Device and method for depositing thick metal nitride coatings by the supercritical fluid route
Abstract
A device for depositing a thick metal nitride on a sample by supercritical fluids includes a first enclosure forming a first closed volume; a second enclosure placed in the first enclosure and delimited by internal walls transparent to electromagnetic radiation forming a second closed volume intended to comprise a fluid under supercritical conditions; a heat transfer dielectric fluid circulating in the first volume around the second enclosure; a sample holder present in the second volume; an induction heating device surrounding the second enclosure; inlets for introducing a fluid and at least one precursor material into the second enclosure; and an outlet to purge the second volume.
Claims
exact text as granted — not AI-modifiedThe invention claimed is:
1 . A device for depositing a metal nitride with a thickness greater than or equal to 1 μm on a sample by supercritical fluids comprising:
a first enclosure delimited by external walls forming a first closed volume;
a second enclosure delimited by internal walls forming a second closed volume, the second enclosure being placed in the first enclosure and being intended to contain a fluid under supercritical conditions and the material of the internal walls being transparent to electromagnetic radiation;
a heat transfer dielectric fluid circulating in the first closed volume around the second enclosure;
a sample holder present in the second closed volume and configured to support the sample;
an induction heating device placed in the first enclosure and surrounding the second enclosure so as to be able to heat the sample placed on the sample holder;
an inlet configured to introduce a fluid into the second closed volume;
an inlet configured to introduce at least one precursor material into the second closed volume; and
at least one outlet configured to purge the second closed volume.
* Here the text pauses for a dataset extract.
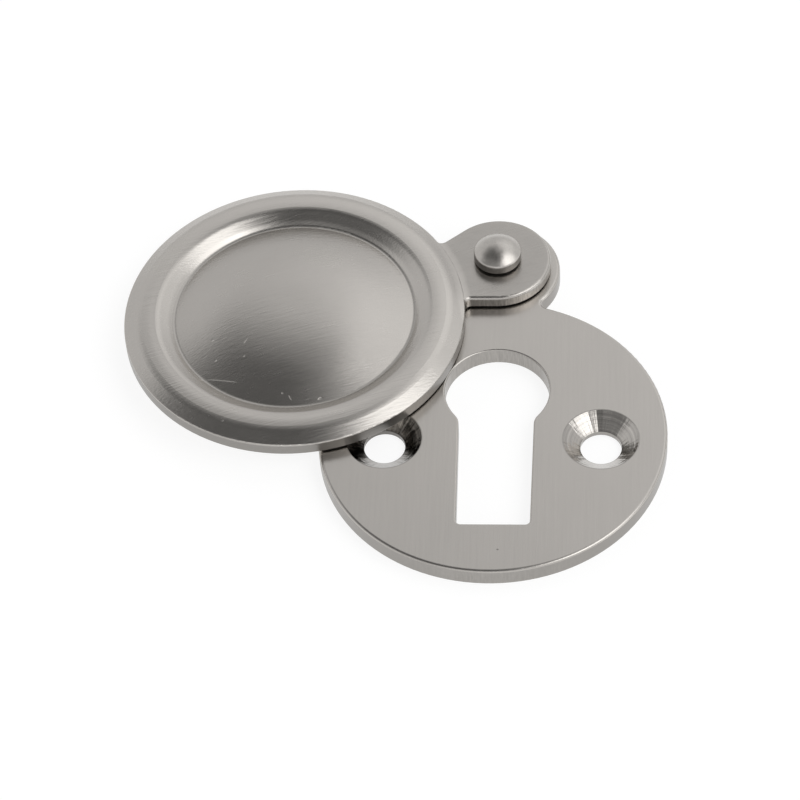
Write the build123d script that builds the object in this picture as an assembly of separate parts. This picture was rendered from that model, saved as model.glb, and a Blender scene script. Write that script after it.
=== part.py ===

2 . The metal nitride deposition device according to claim 1 , wherein the material of the internal walls is a ceramic.
3 . The metal nitride deposition device according to claim 1 , wherein the ceramic is boron nitride, aluminum nitride, alumina or silicon nitride.
4 . The metal nitride deposition device according to claim 1 , wherein the first and second enclosures are closed by two covers made of 316L stainless steel.
5 . The metal nitride deposition device according to claim 1 , wherein the sample holder is composed of a thermally and electrically non-conductive material.
6 . The metal nitride deposition device according to claim 1 , wherein the heat transfer dielectric fluid is synthetic oil, air or nitrogen.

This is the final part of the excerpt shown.